> _DO THIS_
Only the lines from the first one through the line with "# Origin: centre" should be printed, exactly as they appear.

> _INFORMATION PROVIDED_
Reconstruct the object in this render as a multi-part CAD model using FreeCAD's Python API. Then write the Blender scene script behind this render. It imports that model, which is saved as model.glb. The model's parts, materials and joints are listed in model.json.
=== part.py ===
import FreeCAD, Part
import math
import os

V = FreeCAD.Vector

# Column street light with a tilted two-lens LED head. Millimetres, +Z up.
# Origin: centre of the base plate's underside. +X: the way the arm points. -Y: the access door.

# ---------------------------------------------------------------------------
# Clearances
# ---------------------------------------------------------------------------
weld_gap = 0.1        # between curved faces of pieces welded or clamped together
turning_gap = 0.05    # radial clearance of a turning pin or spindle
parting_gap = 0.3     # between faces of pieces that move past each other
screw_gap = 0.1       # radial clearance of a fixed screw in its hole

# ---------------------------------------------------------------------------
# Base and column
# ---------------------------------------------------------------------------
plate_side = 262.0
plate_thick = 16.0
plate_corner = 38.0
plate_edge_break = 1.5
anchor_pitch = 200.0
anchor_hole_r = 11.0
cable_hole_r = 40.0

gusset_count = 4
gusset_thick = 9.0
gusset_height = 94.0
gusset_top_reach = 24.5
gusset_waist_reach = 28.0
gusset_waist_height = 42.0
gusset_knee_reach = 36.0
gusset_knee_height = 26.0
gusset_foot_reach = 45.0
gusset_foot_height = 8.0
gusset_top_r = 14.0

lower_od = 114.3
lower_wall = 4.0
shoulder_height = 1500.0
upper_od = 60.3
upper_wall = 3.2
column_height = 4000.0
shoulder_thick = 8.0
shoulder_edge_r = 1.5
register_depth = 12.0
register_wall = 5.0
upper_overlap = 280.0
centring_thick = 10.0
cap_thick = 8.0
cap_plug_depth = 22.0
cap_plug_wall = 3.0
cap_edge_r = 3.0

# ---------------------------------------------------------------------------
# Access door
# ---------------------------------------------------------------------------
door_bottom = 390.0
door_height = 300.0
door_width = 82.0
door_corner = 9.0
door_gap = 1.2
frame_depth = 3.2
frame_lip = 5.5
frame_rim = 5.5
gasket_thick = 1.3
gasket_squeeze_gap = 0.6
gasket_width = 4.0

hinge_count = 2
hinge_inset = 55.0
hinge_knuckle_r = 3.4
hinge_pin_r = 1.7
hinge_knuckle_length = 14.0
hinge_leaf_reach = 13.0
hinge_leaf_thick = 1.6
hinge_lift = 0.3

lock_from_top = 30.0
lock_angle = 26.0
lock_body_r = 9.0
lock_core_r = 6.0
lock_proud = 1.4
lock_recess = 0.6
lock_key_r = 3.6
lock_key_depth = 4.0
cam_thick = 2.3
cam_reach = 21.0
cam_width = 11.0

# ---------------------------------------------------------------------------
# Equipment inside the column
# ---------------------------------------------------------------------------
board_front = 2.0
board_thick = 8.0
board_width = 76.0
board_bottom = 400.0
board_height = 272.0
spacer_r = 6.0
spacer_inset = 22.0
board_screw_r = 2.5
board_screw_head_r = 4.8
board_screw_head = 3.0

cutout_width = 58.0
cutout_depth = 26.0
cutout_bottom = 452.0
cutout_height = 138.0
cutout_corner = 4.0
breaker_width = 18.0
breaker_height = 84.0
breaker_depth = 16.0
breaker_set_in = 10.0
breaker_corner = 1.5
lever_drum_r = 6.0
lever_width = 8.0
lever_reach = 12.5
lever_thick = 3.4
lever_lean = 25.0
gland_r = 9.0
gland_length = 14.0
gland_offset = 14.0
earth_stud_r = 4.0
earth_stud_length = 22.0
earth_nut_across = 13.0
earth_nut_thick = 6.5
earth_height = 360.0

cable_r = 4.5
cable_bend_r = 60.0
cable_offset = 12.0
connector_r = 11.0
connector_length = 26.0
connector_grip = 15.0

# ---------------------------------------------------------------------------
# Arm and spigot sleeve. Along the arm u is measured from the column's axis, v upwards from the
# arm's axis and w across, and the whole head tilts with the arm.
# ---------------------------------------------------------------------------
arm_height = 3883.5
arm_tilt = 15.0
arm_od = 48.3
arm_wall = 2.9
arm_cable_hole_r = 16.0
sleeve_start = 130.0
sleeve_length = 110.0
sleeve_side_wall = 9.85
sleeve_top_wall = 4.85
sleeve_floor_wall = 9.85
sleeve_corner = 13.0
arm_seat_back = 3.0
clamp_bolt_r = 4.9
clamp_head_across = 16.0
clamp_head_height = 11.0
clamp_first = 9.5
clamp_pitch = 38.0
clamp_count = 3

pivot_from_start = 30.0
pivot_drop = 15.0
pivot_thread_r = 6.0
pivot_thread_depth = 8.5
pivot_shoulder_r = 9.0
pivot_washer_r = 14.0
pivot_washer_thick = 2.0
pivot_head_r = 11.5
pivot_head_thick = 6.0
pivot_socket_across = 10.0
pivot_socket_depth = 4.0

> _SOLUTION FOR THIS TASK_
Reconstruct the object in this render as a multi-part CAD model using FreeCAD's Python API. Then write the Blender scene script behind this render. It imports that model, which is saved as model.glb. The model's parts, materials and joints are listed in model.json.
=== part.py ===
import FreeCAD, Part
import math
import os

V = FreeCAD.Vector

# Column street light with a tilted two-lens LED head. Millimetres, +Z up.
# Origin: centre of the base plate's underside. +X: the way the arm points. -Y: the access door.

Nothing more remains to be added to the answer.